Landlords have different rights for post-petition claims, however, because these are generally considered administrative expenses. Under the Bankruptcy Code, a tenant is required to pay all post-petition claims until they either assume, assign, or reject the lease. 

Ian Sells, CEO at Million Dollar Sellers, says, “A claim for post-petition claims payments does not violate automatic stay and does not require any order from the bankruptcy court. Furthermore, these should be paid in cash by the tenant, as it is due unless the court grants an extension to the tenant in its first 60 days after its bankruptcy filing.”

Assumption, assignment, or rejection of lease by the tenant

A tenant in Chapter 11 of the bankruptcy case should decide whether to assume, assign, or reject an unexpired lease within 120 days of the bankruptcy filing date. 

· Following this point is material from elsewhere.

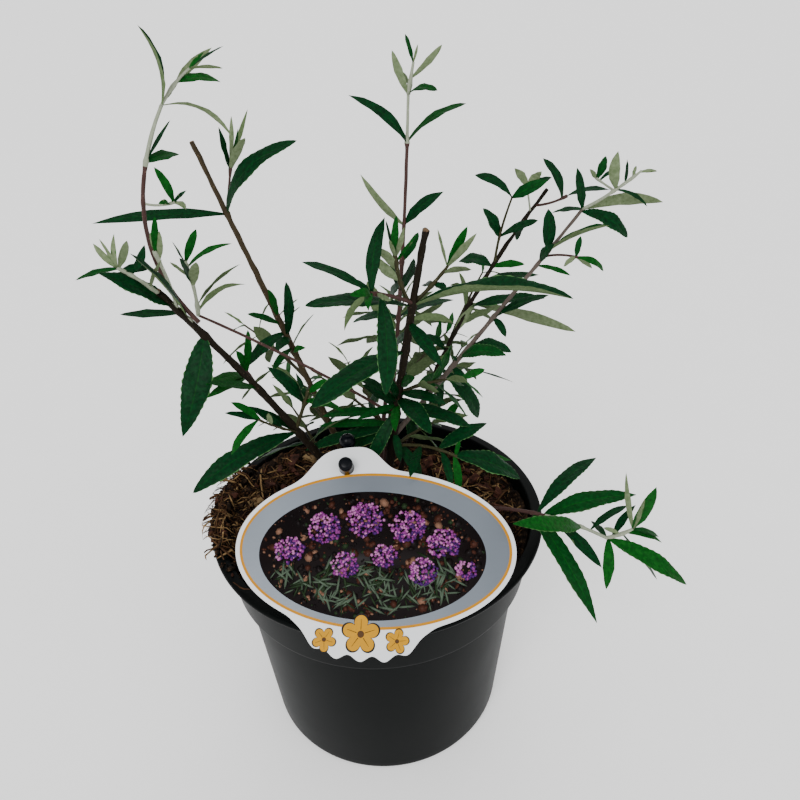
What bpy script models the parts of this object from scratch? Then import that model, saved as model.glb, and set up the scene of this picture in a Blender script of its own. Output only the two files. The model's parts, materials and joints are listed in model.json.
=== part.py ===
"""Young butterfly bush in a round black nursery pot, with an oval label on a peg.

The origin is the centre of the pot's underside. +Z is up and -Y is the front, where the label leans on
the rim. Stems and boughs are tapering limbs, and each mass of foliage is one closed, uneven solid that
starts at its limb and reaches to its furthest leaf tip.
"""

import math
import random
from collections import namedtuple

import bmesh
import bpy
from mathutils import Matrix, Vector
from mathutils.bvhtree import BVHTree

MM = 0.001
CLEARANCE = 0.4 * MM

# Pot: a 17 cm nursery pot of 2 litres
POT_HEIGHT = 130 * MM
RIM_RADIUS = 85 * MM
COLLAR_TOP_RADIUS = 80.5 * MM
COLLAR_FOOT_RADIUS = 77.5 * MM
COLLAR_DEPTH = 30 * MM
BODY_TOP_RADIUS = 73.5 * MM
BASE_RADIUS = 65.5 * MM
CORNER_RADIUS = 5 * MM
LIP_THICKNESS = 3 * MM
WALL = 1.6 * MM
POT_SEGMENTS = 40

DRAIN_HOLES = 8
DRAIN_HOLE_RADIUS = 4 * MM
DRAIN_RING_RADIUS = 52 * MM

# Compost: nearly level, heaped to the rim on the left
COMPOST_LEVEL = 116 * MM
COMPOST_HEAP = 9 * MM
COMPOST_HEAP_BEARING = math.radians(165)
COMPOST_RINGS = 4
LEVEL_SPOT_RADIUS = 20 * MM

# Woody foot of the plant, cut flat where it meets the compost
FOOT_RADIUS = 9 * MM
FOOT_TOP_RADIUS = 5.5 * MM
FOOT_HEIGHT = 15 * MM
FOOT_STATIONS = (0, 0.35, 0.7, 1)
FOOT_SIDES = 10
FOOT_UNEVENNESS = 0.1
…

When a lease is assumed, the original contract between a tenant and a landlord remains in full force, which means that the tenant recognizes its ability to uphold the contract and pay any damages that may occur. 

When a lease is assigned, the landlord acquires a new tenant for the duration of the pre-existing contract. 

When a lease is rejected, the tenant is required to surrender the property to the landlord. In this case, the landlord should have a claim for post-petition rent, a claim for damages, and other administrative fees, and the automatic stay no longer applies.

However, landlords need to know that despite the tenant’s right to assume, assign, or reject the unexpired lease, the tenant is not allowed to modify the lease without consent from the landlord. This is a critical aspect of rental property management, ensuring that lease terms remain unchanged and comply with the landlord’s policies and legal obligations.

“A tenant’s election whether to assume, assign or reject is not an immediate imposition to the landlord,” says Tony Mariotti, CEO at RubyHome. He emphasizes, “Their decision still needs to pass the bankruptcy court and satisfies each requirement of the elected choice.”